Task requirements: Everything in the listing below from the line containing "check and write" through the line containing "obj.matrix_world = Matrix.Identity(4)" should be repeated exactly; leave out every other line.

** BEGIN **

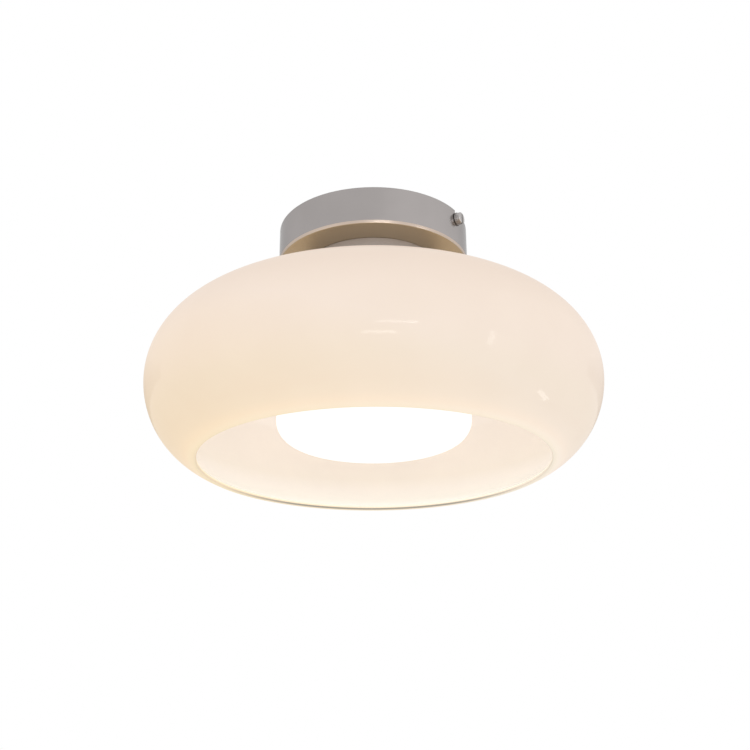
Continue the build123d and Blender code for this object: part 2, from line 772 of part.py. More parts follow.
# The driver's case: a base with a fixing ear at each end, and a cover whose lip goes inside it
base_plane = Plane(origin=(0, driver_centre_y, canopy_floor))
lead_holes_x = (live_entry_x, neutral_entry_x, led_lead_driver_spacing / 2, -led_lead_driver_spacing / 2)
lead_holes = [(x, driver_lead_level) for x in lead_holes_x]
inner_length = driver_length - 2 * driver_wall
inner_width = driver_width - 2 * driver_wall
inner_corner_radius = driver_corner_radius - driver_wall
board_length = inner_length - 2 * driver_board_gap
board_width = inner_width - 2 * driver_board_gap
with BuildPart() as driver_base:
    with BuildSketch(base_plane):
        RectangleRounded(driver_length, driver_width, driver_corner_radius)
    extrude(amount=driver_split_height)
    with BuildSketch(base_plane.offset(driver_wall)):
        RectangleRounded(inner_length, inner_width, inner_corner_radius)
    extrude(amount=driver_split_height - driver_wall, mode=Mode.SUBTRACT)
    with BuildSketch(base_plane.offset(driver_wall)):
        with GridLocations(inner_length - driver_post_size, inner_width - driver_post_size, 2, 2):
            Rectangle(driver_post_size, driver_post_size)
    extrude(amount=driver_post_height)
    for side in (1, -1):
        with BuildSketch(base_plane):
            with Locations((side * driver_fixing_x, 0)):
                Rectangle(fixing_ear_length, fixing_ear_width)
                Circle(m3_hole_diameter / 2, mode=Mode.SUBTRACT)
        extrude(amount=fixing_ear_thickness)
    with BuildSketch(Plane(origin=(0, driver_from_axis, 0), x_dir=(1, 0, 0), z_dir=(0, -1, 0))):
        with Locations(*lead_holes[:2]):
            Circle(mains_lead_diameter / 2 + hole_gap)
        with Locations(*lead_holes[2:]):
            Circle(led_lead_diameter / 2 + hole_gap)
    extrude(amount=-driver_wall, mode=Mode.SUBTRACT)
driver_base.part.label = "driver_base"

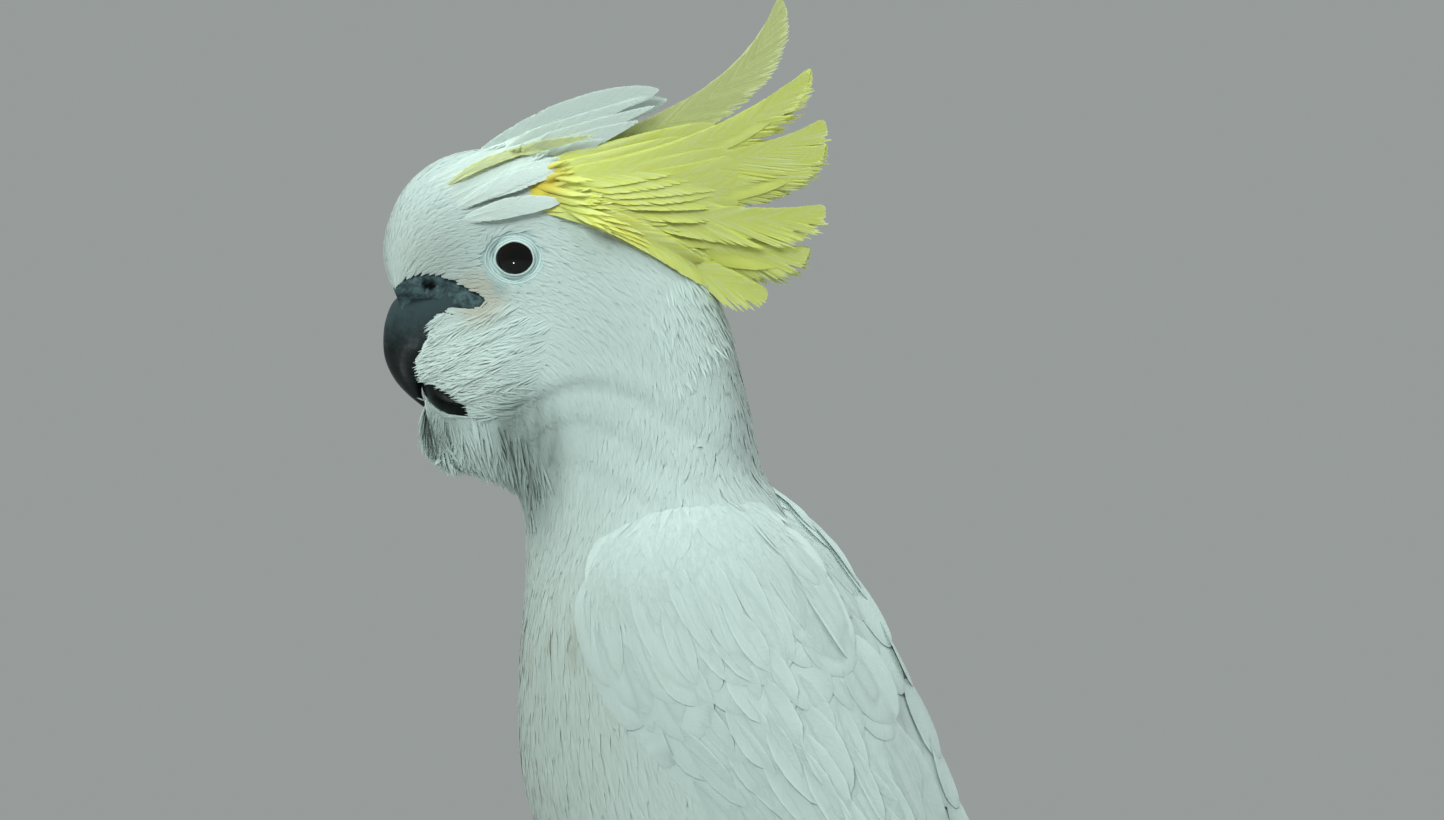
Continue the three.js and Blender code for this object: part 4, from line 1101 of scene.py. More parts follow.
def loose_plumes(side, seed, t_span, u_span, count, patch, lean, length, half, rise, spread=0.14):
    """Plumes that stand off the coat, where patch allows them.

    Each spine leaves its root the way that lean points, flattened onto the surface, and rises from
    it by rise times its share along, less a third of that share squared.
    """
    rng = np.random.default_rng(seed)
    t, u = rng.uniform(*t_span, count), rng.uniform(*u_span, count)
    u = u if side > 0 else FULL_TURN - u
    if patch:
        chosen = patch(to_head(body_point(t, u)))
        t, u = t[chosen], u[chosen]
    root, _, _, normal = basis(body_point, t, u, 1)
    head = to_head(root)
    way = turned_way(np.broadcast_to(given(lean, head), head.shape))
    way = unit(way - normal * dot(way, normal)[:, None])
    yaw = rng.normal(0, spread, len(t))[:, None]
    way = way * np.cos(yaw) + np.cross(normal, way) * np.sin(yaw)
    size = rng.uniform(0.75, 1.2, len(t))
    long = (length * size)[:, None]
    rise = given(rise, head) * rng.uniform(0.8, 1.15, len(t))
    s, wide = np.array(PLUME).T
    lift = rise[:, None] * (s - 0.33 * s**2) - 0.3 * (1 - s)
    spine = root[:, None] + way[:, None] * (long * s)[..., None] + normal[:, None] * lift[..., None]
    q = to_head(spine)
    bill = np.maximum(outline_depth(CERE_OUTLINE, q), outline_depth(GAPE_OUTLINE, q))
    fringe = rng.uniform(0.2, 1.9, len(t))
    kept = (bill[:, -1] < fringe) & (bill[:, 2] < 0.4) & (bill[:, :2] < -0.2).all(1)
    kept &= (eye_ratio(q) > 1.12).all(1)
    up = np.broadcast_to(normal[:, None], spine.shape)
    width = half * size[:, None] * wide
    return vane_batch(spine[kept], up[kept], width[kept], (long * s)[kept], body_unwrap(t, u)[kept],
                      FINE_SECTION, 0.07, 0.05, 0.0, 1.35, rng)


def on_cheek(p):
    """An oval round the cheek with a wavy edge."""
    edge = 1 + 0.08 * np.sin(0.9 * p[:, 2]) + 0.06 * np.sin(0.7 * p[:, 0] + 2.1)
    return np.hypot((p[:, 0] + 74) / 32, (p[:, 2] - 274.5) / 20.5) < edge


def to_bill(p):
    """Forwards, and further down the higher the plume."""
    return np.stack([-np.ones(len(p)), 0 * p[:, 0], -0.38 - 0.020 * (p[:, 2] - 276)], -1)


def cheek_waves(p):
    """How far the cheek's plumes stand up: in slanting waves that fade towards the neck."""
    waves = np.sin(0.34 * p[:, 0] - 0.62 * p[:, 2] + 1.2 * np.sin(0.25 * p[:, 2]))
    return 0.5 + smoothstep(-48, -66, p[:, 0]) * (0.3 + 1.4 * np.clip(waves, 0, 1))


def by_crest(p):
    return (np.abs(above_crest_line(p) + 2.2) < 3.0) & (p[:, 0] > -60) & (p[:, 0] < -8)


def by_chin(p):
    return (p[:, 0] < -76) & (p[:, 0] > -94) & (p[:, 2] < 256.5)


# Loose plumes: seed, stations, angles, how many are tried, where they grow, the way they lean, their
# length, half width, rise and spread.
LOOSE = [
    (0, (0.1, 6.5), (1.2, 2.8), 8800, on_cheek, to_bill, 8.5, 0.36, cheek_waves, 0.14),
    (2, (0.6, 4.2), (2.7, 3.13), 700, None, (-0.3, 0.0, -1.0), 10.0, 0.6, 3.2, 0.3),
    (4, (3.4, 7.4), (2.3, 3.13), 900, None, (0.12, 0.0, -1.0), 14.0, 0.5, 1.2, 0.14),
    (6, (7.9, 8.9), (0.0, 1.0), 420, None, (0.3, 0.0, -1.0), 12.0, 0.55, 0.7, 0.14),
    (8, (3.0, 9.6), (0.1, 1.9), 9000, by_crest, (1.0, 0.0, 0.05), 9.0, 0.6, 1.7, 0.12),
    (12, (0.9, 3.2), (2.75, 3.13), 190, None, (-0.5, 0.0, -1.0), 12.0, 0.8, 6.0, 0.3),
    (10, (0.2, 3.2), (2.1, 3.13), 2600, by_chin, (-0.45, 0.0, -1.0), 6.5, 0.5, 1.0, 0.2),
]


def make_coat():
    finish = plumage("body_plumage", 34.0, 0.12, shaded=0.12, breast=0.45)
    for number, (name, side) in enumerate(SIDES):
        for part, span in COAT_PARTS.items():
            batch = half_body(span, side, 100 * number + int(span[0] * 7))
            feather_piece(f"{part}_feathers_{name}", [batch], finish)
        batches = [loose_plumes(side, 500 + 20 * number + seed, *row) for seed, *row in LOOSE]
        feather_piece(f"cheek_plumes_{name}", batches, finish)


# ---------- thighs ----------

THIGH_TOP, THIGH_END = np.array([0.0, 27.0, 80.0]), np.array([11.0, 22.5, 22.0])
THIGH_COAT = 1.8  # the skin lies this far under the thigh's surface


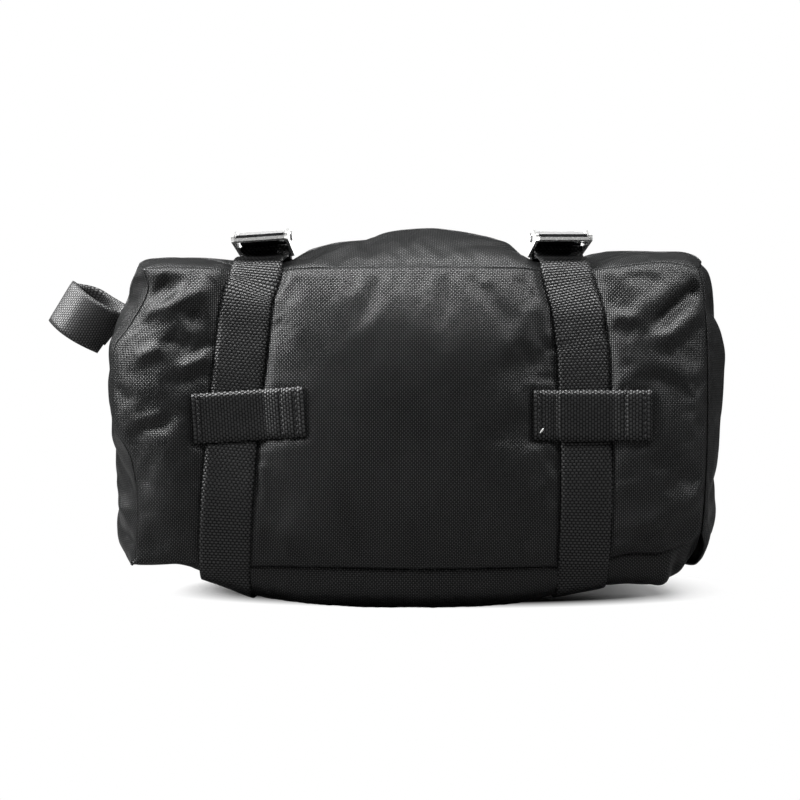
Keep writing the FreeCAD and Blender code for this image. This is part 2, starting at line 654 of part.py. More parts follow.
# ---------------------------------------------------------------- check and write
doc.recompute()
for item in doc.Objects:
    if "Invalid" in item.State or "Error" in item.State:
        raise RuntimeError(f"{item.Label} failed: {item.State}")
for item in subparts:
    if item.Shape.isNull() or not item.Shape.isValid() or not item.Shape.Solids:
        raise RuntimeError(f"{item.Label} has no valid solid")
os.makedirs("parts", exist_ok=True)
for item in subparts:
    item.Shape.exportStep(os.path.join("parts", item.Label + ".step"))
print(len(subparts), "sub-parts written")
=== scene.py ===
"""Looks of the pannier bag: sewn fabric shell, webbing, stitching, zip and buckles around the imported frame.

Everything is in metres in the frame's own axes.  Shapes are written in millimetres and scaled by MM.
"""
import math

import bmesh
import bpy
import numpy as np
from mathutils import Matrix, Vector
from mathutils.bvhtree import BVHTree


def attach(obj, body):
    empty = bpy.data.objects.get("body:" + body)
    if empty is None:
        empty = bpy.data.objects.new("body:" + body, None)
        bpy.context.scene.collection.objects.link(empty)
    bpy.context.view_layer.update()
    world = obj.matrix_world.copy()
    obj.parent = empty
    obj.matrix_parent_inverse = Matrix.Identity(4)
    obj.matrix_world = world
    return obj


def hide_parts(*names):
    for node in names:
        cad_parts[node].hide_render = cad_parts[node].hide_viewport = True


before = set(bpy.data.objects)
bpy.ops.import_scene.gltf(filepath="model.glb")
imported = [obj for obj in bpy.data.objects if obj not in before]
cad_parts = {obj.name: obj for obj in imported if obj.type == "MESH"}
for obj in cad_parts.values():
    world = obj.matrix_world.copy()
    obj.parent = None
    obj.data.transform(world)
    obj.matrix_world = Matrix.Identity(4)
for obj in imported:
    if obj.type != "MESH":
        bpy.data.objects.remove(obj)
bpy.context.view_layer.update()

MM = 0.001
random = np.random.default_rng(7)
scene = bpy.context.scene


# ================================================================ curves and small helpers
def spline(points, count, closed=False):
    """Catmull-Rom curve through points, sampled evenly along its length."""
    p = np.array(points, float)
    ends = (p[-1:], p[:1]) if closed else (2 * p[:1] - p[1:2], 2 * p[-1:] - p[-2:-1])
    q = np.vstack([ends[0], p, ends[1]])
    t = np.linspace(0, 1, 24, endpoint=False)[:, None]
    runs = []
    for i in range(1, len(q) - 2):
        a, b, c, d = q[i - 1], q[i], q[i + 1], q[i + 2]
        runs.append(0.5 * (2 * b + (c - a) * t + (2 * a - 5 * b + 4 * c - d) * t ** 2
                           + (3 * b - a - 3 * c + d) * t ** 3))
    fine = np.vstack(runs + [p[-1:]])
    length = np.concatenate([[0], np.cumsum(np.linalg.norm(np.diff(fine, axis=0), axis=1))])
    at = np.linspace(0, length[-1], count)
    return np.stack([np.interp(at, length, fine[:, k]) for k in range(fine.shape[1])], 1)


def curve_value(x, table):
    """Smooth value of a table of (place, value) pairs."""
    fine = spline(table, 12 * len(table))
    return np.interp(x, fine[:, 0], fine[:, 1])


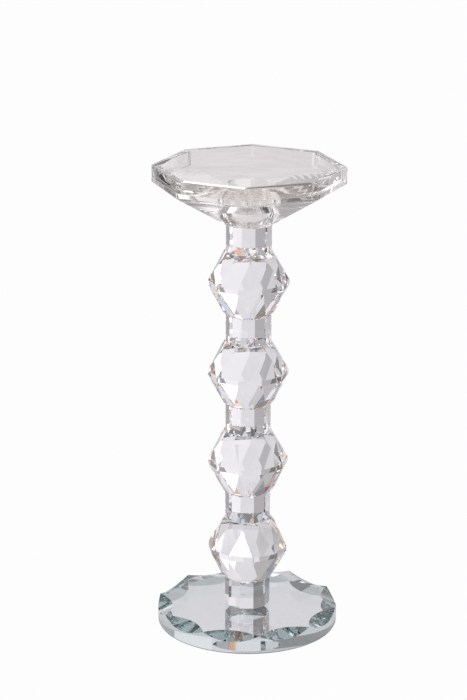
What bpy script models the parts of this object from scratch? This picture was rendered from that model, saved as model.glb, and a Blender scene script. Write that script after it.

** END **

Complete answer:
# ---------------------------------------------------------------- check and write
doc.recompute()
for item in doc.Objects:
    if "Invalid" in item.State or "Error" in item.State:
        raise RuntimeError(f"{item.Label} failed: {item.State}")
for item in subparts:
    if item.Shape.isNull() or not item.Shape.isValid() or not item.Shape.Solids:
        raise RuntimeError(f"{item.Label} has no valid solid")
os.makedirs("parts", exist_ok=True)
for item in subparts:
    item.Shape.exportStep(os.path.join("parts", item.Label + ".step"))
print(len(subparts), "sub-parts written")
=== scene.py ===
"""Looks of the pannier bag: sewn fabric shell, webbing, stitching, zip and buckles around the imported frame.

Everything is in metres in the frame's own axes.  Shapes are written in millimetres and scaled by MM.
"""
import math

import bmesh
import bpy
import numpy as np
from mathutils import Matrix, Vector
from mathutils.bvhtree import BVHTree


def attach(obj, body):
    empty = bpy.data.objects.get("body:" + body)
    if empty is None:
        empty = bpy.data.objects.new("body:" + body, None)
        bpy.context.scene.collection.objects.link(empty)
    bpy.context.view_layer.update()
    world = obj.matrix_world.copy()
    obj.parent = empty
    obj.matrix_parent_inverse = Matrix.Identity(4)
    obj.matrix_world = world
    return obj


def hide_parts(*names):
    for node in names:
        cad_parts[node].hide_render = cad_parts[node].hide_viewport = True


before = set(bpy.data.objects)
bpy.ops.import_scene.gltf(filepath="model.glb")
imported = [obj for obj in bpy.data.objects if obj not in before]
cad_parts = {obj.name: obj for obj in imported if obj.type == "MESH"}
for obj in cad_parts.values():
    world = obj.matrix_world.copy()
    obj.parent = None
    obj.data.transform(world)
    obj.matrix_world = Matrix.Identity(4)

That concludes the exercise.